Retiré de la compétition, Olivier de Kersauson, le navigateur français, revient sur son parcours dans un livre où le  » pirate  » breton n’a rien perdu de son franc-parler. Il ouvre aussi son carnet de bord intime. Extraits.

Comme Brel, le navigateur a choisi de vivre là où par manque de brise, le temps s’immobilise. En Polynésie. Olivier de Kersauson se partage désormais entre les îles Tuamotu et Saint-Renan, près de Brest. Aux Tuamotu, à fréquenter des vagues âgées de milliers d’années, il a touché du doigt l’infini : « Il n’y a pas de marée ici, alors ces vagues tapent toujours au même endroit. C’est de l’éternité souriante. » Et puis il s’est remarié, lui qui prétendait que « le paradis, ce fut quand Eve arriva. Et l’enfer, ce fut lorsque Adam en prit l’habitude ». Il assume son changement de cap : il veut tenter l’aventure d’une « vraie histoire ». L’éternité, l’amour, la postérité ? Le rugbyman Jean-Pierre Rives lui a confié un jour qu’un sportif mourait deux fois, la première étant lorsqu’il arrête son sport. A 69 ans, Kersauson annonce son retrait de la compétition, mais il le fait dans un nouveau livre qui ressemble à un commencement, Le Monde comme il me parle. Entre souvenirs pudiques et vérités assénées, coups de gueule et poésie, on retrouve « l’Amiral » des Grosses Têtes en philosophe des océans. Le Vif/L’Express en publie en exclusivité des extraits. C.K.

Les politiciens
Il faut comprendre que bon nombre de politiques français qui sollicitent notre vote sont des types qui n’ont jamais réellement travaillé.

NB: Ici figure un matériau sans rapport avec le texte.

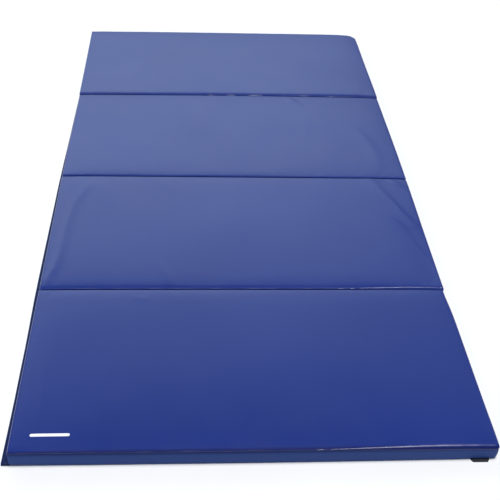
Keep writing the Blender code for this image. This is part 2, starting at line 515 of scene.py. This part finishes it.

Hallucinant. Ils n’ont jamais mis les pieds dans une entreprise. Ils ont bossé dans l’administration mais n’ont jamais rien géré : ils n’ont jamais été responsables de leur travail. Et ce sont les mêmes qui parlent de l’économie, de la vie… C’est le monde de l’imposture. […]

Les politiques sont, dans leur grande majorité, des voleurs d’espoir de pauvres. Ils font croire, aux plus déshérités, la possibilité de choses qui ne sont pas – et tout cela pour ramasser de quoi rouler dans des bagnoles avec chauffeur.

Mai 1968 Le monde de mon enfance est viscéralement conservateur, non seulement en France, mais partout. Les gens ne sont pas libres. Je le constate chez nous, mais aussi dans les pays de l’Est, en URSS. Quand je m’aperçois que des gens de mon âge ne peuvent pas circuler (et c’est circuler qui déjà m’intéresse), je me dis que ce monde est complice de sa propre torture. Qu’il faut s’éclipser au plus vite.

Et puis, il y a les événements de 1968, à Paris : je fais mon service militaire à La Trinité-sur-Mer en « vivre isolé » – je suis soldat mais je vis tout seul. Quand je les ai entendus parler de leur « révolution », j’étais tordu de rire ! Les seules choses qui m’aient amusé furent les slogans : « Il est interdit d’interdire. » Mai 68 est une histoire d’enfants gâtés. Ces types qui révolutionnent n’ont pas connu le même monde que moi. Ce n’est pas Mai 68 qui fait changer les idées, c’est parce que les idées ont changé que Mai 68 arrive.

Tabarly
Dans mon métier de marin, la postérité n’est pas pensable. […] Seul Tabarly a laissé des choses car c’était un génie.

Un génie est un type qui a des idées que les autres n’ont pas. Eric a inventé des bateaux. Il a fait évoluer le monde maritime. Sa culture était considérable : Eric était une encyclopédie flottante.

Dans le yachting, c’est très net, il y a un avant et un après Tabarly. Moi, je n’ai fait que perfectionner des choses qui avaient été mises en exergue. Moi, j’ai du talent mais pas de génie.

Un génie est un mec capable de mettre en application une pensée qui n’a pas été accomplie. C’était le cas d’Eric.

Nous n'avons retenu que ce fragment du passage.